_STORED DATA_.
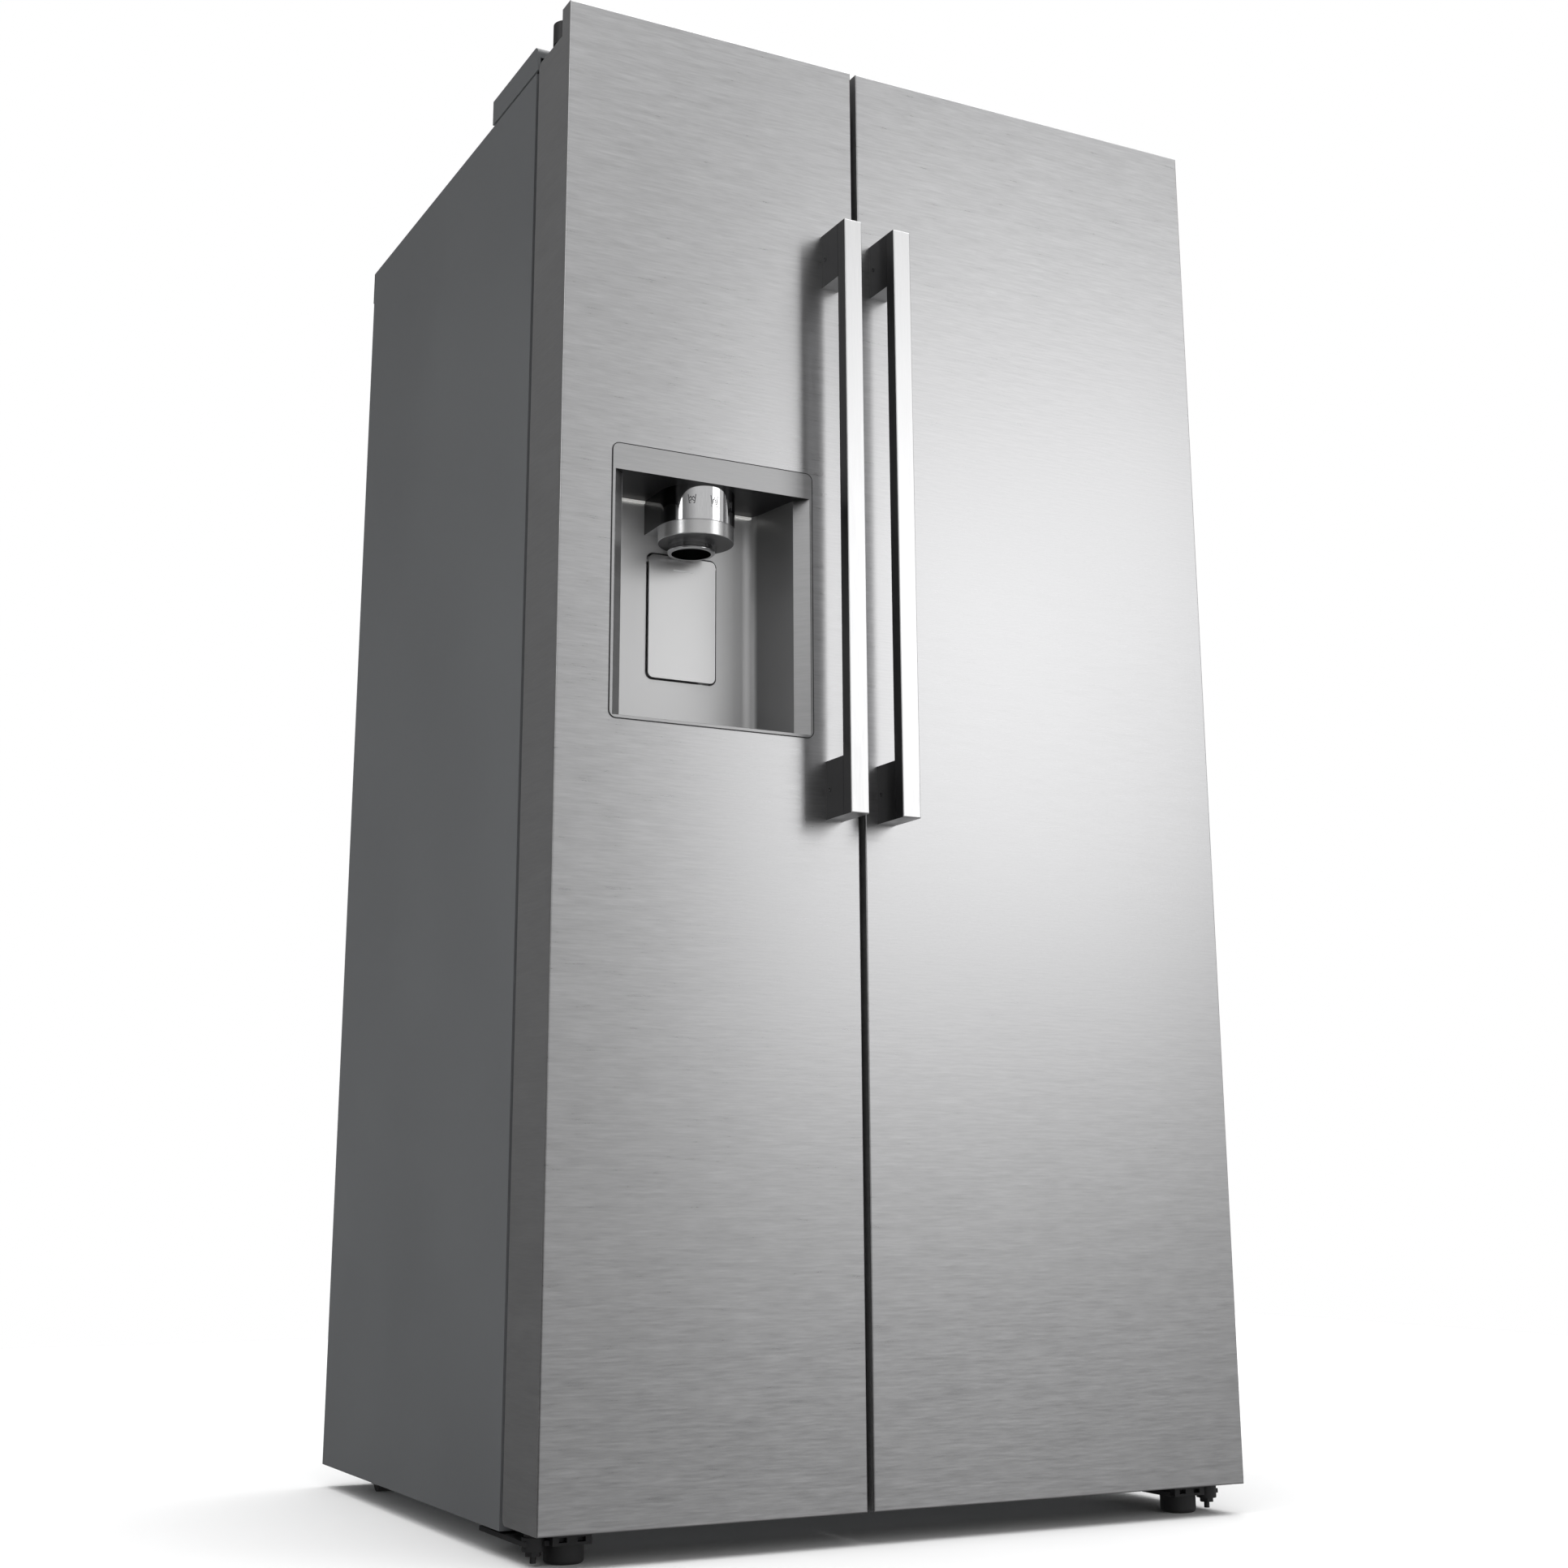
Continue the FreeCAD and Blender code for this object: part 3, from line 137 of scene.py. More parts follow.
class Shader:
    """A node material with one Principled shader, built up step by step."""

    def __init__(self, name):
        self.material = bpy.data.materials.new(name)
        self.material.use_nodes = True
        self.tree = self.material.node_tree
        self.bsdf = self.tree.nodes["Principled BSDF"]
        self.place = self.add("ShaderNodeTexCoord").outputs["Object"]

    def add(self, kind):
        """A new node of a kind."""
        return self.tree.nodes.new(kind)

    def link(self, source, target):
        """A wire between two sockets."""
        self.tree.links.new(source, target)

    def stretched(self, scale):
        """Object coordinates multiplied by a vector, in features per metre."""
        mapping = self.add("ShaderNodeMapping")
        mapping.inputs["Scale"].default_value = scale
        self.link(self.place, mapping.inputs["Vector"])
        return mapping.outputs["Vector"]

    def noise(self, scale, detail=3.0, roughness=0.55):
        """Noise with features per metre along x, y and z."""
        node = self.add("ShaderNodeTexNoise")
        node.inputs["Scale"].default_value = 1.0
        node.inputs["Detail"].default_value = detail
        node.inputs["Roughness"].default_value = roughness
        self.link(self.stretched(scale), node.inputs["Vector"])
        return node.outputs["Fac"]

    def span(self, source, low, high, start=0.3, end=0.7):
        """A factor mapped from start..end to low..high."""
        node = self.add("ShaderNodeMapRange")
        node.inputs["From Min"].default_value = start
        node.inputs["From Max"].default_value = end
        node.inputs["To Min"].default_value = low
        node.inputs["To Max"].default_value = high
        self.link(source, node.inputs["Value"])
        return node.outputs["Result"]

    def blend(self, factor, first, second):
        """A colour between two, by a factor."""
        node = self.add("ShaderNodeMix")
        node.data_type = "RGBA"
        self.link(factor, node.inputs["Factor"])
        for socket, value in ((node.inputs[6], first), (node.inputs[7], second)):
            if isinstance(value, tuple):
                socket.default_value = (*value, 1.0)
            else:
                self.link(value, socket)
        return node.outputs[2]

    def total(self, first, second, weight):
        """first plus weight times second."""
        node = self.add("ShaderNodeMath")
        node.operation = "MULTIPLY_ADD"
        self.link(second, node.inputs[0])
        node.inputs[1].default_value = weight
        self.link(first, node.inputs[2])
        return node.outputs[0]

    def bump(self, height, distance, strength=1.0):
        """Surface relief from a height, in metres."""
        node = self.add("ShaderNodeBump")
        node.inputs["Distance"].default_value = distance
        node.inputs["Strength"].default_value = strength
        self.link(height, node.inputs["Height"])
        self.link(node.outputs["Normal"], self.bsdf.inputs["Normal"])

    def set(self, **values):
        """Plain values on the shader's own sockets."""
        for name, value in values.items():
            self.bsdf.inputs[name.replace("_", " ")].default_value = value

    def facing(self, axis, start, end):
        """1 on the faces of the object that look along an axis, 0 on the others."""
        parts = self.add("ShaderNodeSeparateXYZ")
        self.link(self.add("ShaderNodeTexCoord").outputs["Normal"], parts.inputs[0])
        return self.span(parts.outputs[axis], 0.0, 1.0, start, end)

    def paint_shade(self, mask, body, dark, metal):
        """Painted shade where the mask is 1: a dark colour in place of the body's metal."""
        self.colour(self.blend(mask, body, dark))
        self.link(self.span(mask, *metal, 0.0, 1.0), self.bsdf.inputs["Metallic"])

    def colour(self, source):
        """The base colour from a socket."""
        self.link(source, self.bsdf.inputs["Base Color"])

    def roughness(self, source):
        """The roughness from a socket."""
        self.link(source, self.bsdf.inputs["Roughness"])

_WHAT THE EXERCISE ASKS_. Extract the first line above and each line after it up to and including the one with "node material with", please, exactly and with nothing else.

_RESPONSE FOR THIS EXERCISE_.
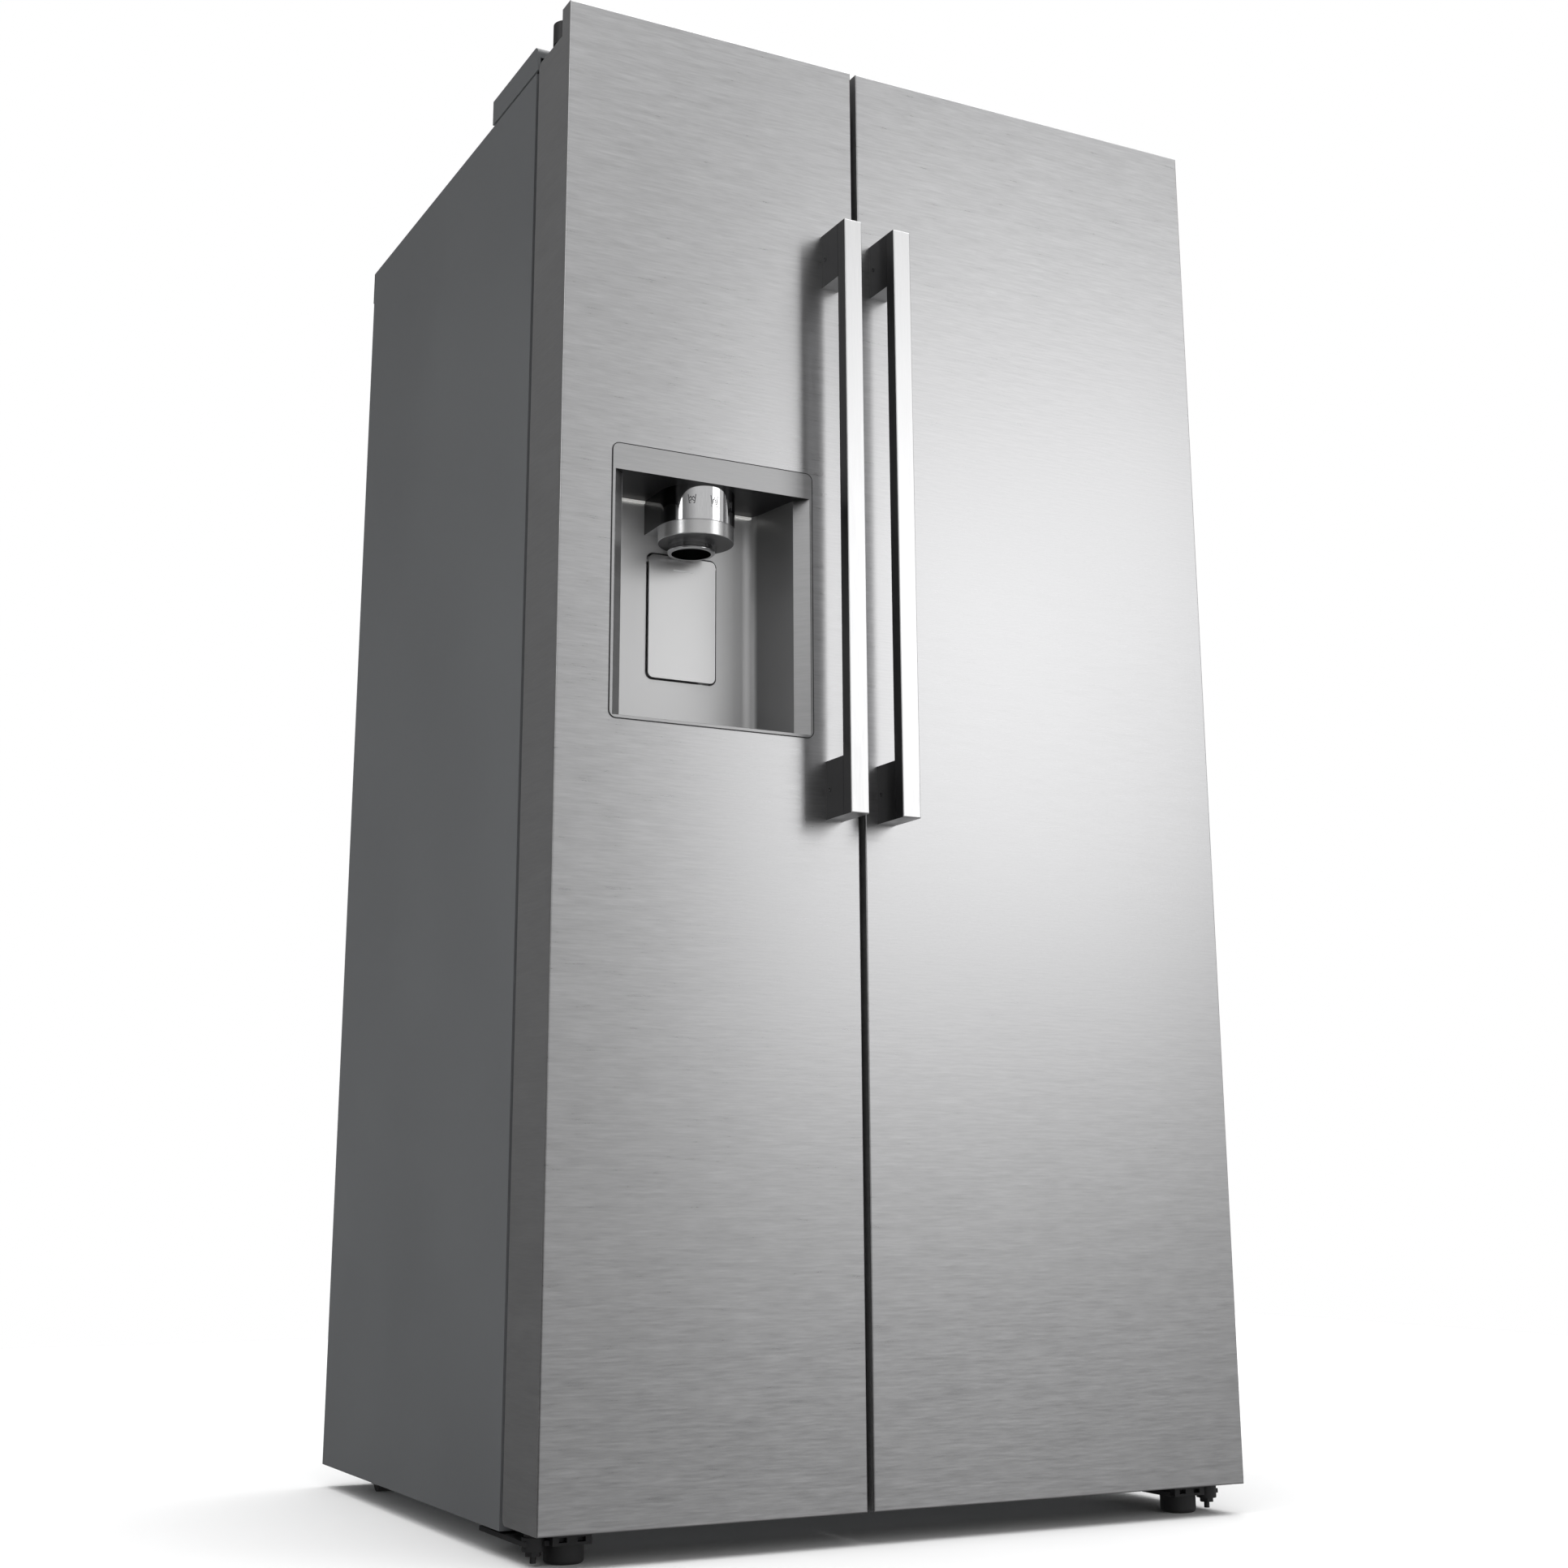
Continue the FreeCAD and Blender code for this object: part 3, from line 137 of scene.py. More parts follow.
class Shader:
    """A node material with one Principled shader, built up step by step."""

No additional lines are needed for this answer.